#### Your objective
Copy out the data below verbatim.

· · · · · · ·

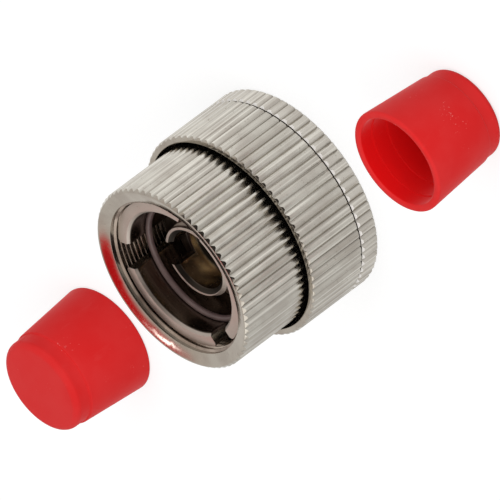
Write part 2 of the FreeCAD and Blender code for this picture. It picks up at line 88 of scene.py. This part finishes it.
def smoothShading(piece, angle=meshWork["smooth"]):
    activate(piece)
    bpy.ops.object.shade_smooth_by_angle(angle=math.radians(angle))


def softenEdges(piece, width, segments, angle):
    # breaks every sharp edge, as plating and tumbling do
    applyModifier(piece, "BEVEL", {
        "width": width * mm,
        "segments": segments,
        "limit_method": "ANGLE",
        "angle_limit": math.radians(angle),
        "use_clamp_overlap": True,
        "miter_outer": "MITER_ARC",
    })


def selectLoops(piece, radius, height):
    # edge loops of a turned piece that lie at one radius and height
    activate(piece)
    bpy.ops.object.mode_set(mode="EDIT")
    bpy.ops.mesh.select_mode(type="EDGE")
    bpy.ops.mesh.select_all(action="DESELECT")
    objectMode()
    near = []
    for point in piece.data.vertices:
        aside = abs(math.hypot(point.co.x, point.co.y) - radius * mm)
        above = abs(point.co.z - height * mm)
        near.append(max(aside, above) < meshWork["near"])
    for edge in piece.data.edges:
        edge.select = near[edge.vertices[0]] and near[edge.vertices[1]]
    bpy.ops.object.mode_set(mode="EDIT")


def roundLoop(piece, radius, height, width, segments):
    selectLoops(piece, radius, height)
    bpy.ops.mesh.bevel(offset=width * mm, segments=segments, affect="EDGES")
    objectMode()


def turnedPiece(name, profile, steps):
    # a disc whose rim is drawn out and scaled from corner to corner of the section
    deselectAll()
    radius, height = profile[0]
    bpy.ops.mesh.primitive_circle_add(
        vertices=steps, radius=radius * mm, fill_type="TRIFAN", location=(0, 0, height * mm)
    )
    piece = newPrimitive(name)
    bpy.ops.object.transform_apply(location=True, rotation=True, scale=True)
    bpy.ops.object.mode_set(mode="EDIT")
    bpy.ops.mesh.select_mode(type="EDGE")
    bpy.ops.mesh.select_all(action="DESELECT")
    bpy.ops.mesh.select_non_manifold()
    for (fromRadius, fromHeight), (toRadius, toHeight) in zip(profile, profile[1:]):
        rise = (toHeight - fromHeight) * mm
        grow = toRadius / fromRadius
        bpy.ops.mesh.extrude_region_move(TRANSFORM_OT_translate={"value": (0, 0, rise)})
        bpy.ops.transform.resize(value=(grow, grow, 1), center_override=(0, 0, 0))
    bpy.ops.mesh.extrude_region_move(TRANSFORM_OT_translate={"value": (0, 0, 0)})
    bpy.ops.mesh.merge(type="CENTER")
    bpy.ops.mesh.select_all(action="SELECT")
    bpy.ops.mesh.remove_doubles(threshold=meshWork["weld"])
    bpy.ops.mesh.normals_make_consistent(inside=False)
    objectMode()
    return piece


def nodeCopy(nodeName, name):
    # own copy of a CAD node's mesh, with its loose triangles joined to clean faces
    piece = bpy.data.objects.new(name, nodes[nodeName].data.copy())
    piece.data.name = name
    bpy.context.scene.collection.objects.link(piece)
    activate(piece)
    if piece.data.has_custom_normals:
        bpy.ops.mesh.customdata_custom_splitnormals_clear()
    editAll(piece)
    bpy.ops.mesh.remove_doubles(threshold=meshWork["cadWeld"])
    bpy.ops.mesh.dissolve_limited(angle_limit=math.radians(meshWork["flat"]))
    objectMode()
    return piece


def threadHelix(name, section, pitch, base, turns, steps):
    # one closed section screwed up the axis, right-handed, with both ends closed
    deselectAll()
    bpy.ops.mesh.primitive_circle_add(vertices=len(section), radius=mm, location=(0, 0, 0))
    helix = newPrimitive(name)
    for point, (radius, height) in zip(helix.data.vertices, section):
        point.co = (radius * mm, 0, (base + height) * mm)
    applyModifier(helix, "SCREW", {
        "axis": "Z",
        "angle": math.tau,
        "screw_offset": pitch * mm,
        "iterations": turns,
        "steps": steps,
        "render_steps": steps,
        "use_merge_vertices": False,
    })
    editAll(helix)
    bpy.ops.mesh.remove_doubles(threshold=meshWork["weld"])
    bpy.ops.mesh.fill_holes(sides=len(section))
    bpy.ops.mesh.normals_make_consistent(inside=False)
    objectMode()
    return helix


def cutAway(piece, cutter):
    applyModifier(piece, "BOOLEAN", {"operation": "DIFFERENCE", "solver": "EXACT", "object": cutter})
    bpy.data.objects.remove(cutter)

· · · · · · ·

#### Written solution
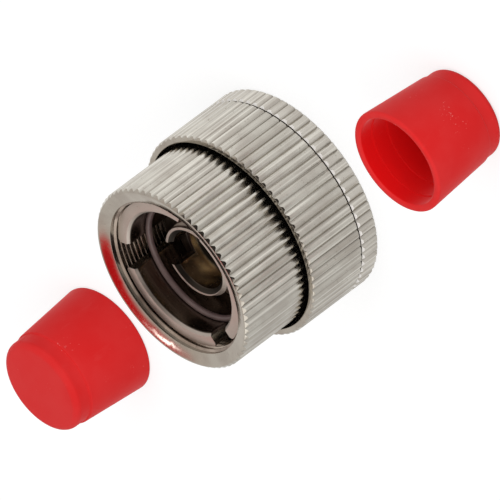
Write part 2 of the FreeCAD and Blender code for this picture. It picks up at line 88 of scene.py. This part finishes it.
def smoothShading(piece, angle=meshWork["smooth"]):
    activate(piece)
    bpy.ops.object.shade_smooth_by_angle(angle=math.radians(angle))


def softenEdges(piece, width, segments, angle):
    # breaks every sharp edge, as plating and tumbling do
    applyModifier(piece, "BEVEL", {
        "width": width * mm,
        "segments": segments,
        "limit_method": "ANGLE",
        "angle_limit": math.radians(angle),
        "use_clamp_overlap": True,
        "miter_outer": "MITER_ARC",
    })


def selectLoops(piece, radius, height):
    # edge loops of a turned piece that lie at one radius and height
    activate(piece)
    bpy.ops.object.mode_set(mode="EDIT")
    bpy.ops.mesh.select_mode(type="EDGE")
    bpy.ops.mesh.select_all(action="DESELECT")
    objectMode()
    near = []
    for point in piece.data.vertices:
        aside = abs(math.hypot(point.co.x, point.co.y) - radius * mm)
        above = abs(point.co.z - height * mm)
        near.append(max(aside, above) < meshWork["near"])
    for edge in piece.data.edges:
        edge.select = near[edge.vertices[0]] and near[edge.vertices[1]]
    bpy.ops.object.mode_set(mode="EDIT")


def roundLoop(piece, radius, height, width, segments):
    selectLoops(piece, radius, height)
    bpy.ops.mesh.bevel(offset=width * mm, segments=segments, affect="EDGES")
    objectMode()


def turnedPiece(name, profile, steps):
    # a disc whose rim is drawn out and scaled from corner to corner of the section
    deselectAll()
    radius, height = profile[0]
    bpy.ops.mesh.primitive_circle_add(
        vertices=steps, radius=radius * mm, fill_type="TRIFAN", location=(0, 0, height * mm)
    )
    piece = newPrimitive(name)
    bpy.ops.object.transform_apply(location=True, rotation=True, scale=True)
    bpy.ops.object.mode_set(mode="EDIT")
    bpy.ops.mesh.select_mode(type="EDGE")
    bpy.ops.mesh.select_all(action="DESELECT")
    bpy.ops.mesh.select_non_manifold()
    for (fromRadius, fromHeight), (toRadius, toHeight) in zip(profile, profile[1:]):
        rise = (toHeight - fromHeight) * mm
        grow = toRadius / fromRadius
        bpy.ops.mesh.extrude_region_move(TRANSFORM_OT_translate={"value": (0, 0, rise)})
        bpy.ops.transform.resize(value=(grow, grow, 1), center_override=(0, 0, 0))
    bpy.ops.mesh.extrude_region_move(TRANSFORM_OT_translate={"value": (0, 0, 0)})
    bpy.ops.mesh.merge(type="CENTER")
    bpy.ops.mesh.select_all(action="SELECT")
    bpy.ops.mesh.remove_doubles(threshold=meshWork["weld"])
    bpy.ops.mesh.normals_make_consistent(inside=False)
    objectMode()
    return piece


def nodeCopy(nodeName, name):
    # own copy of a CAD node's mesh, with its loose triangles joined to clean faces
    piece = bpy.data.objects.new(name, nodes[nodeName].data.copy())
    piece.data.name = name
    bpy.context.scene.collection.objects.link(piece)
    activate(piece)
    if piece.data.has_custom_normals:
        bpy.ops.mesh.customdata_custom_splitnormals_clear()
    editAll(piece)
    bpy.ops.mesh.remove_doubles(threshold=meshWork["cadWeld"])
    bpy.ops.mesh.dissolve_limited(angle_limit=math.radians(meshWork["flat"]))
    objectMode()
    return piece


def threadHelix(name, section, pitch, base, turns, steps):
    # one closed section screwed up the axis, right-handed, with both ends closed
    deselectAll()
    bpy.ops.mesh.primitive_circle_add(vertices=len(section), radius=mm, location=(0, 0, 0))
    helix = newPrimitive(name)
    for point, (radius, height) in zip(helix.data.vertices, section):
        point.co = (radius * mm, 0, (base + height) * mm)
    applyModifier(helix, "SCREW", {
        "axis": "Z",
        "angle": math.tau,
        "screw_offset": pitch * mm,
        "iterations": turns,
        "steps": steps,
        "render_steps": steps,
        "use_merge_vertices": False,
    })
    editAll(helix)
    bpy.ops.mesh.remove_doubles(threshold=meshWork["weld"])
    bpy.ops.mesh.fill_holes(sides=len(section))
    bpy.ops.mesh.normals_make_consistent(inside=False)
    objectMode()
    return helix


def cutAway(piece, cutter):
    applyModifier(piece, "BOOLEAN", {"operation": "DIFFERENCE", "solver": "EXACT", "object": cutter})
    bpy.data.objects.remove(cutter)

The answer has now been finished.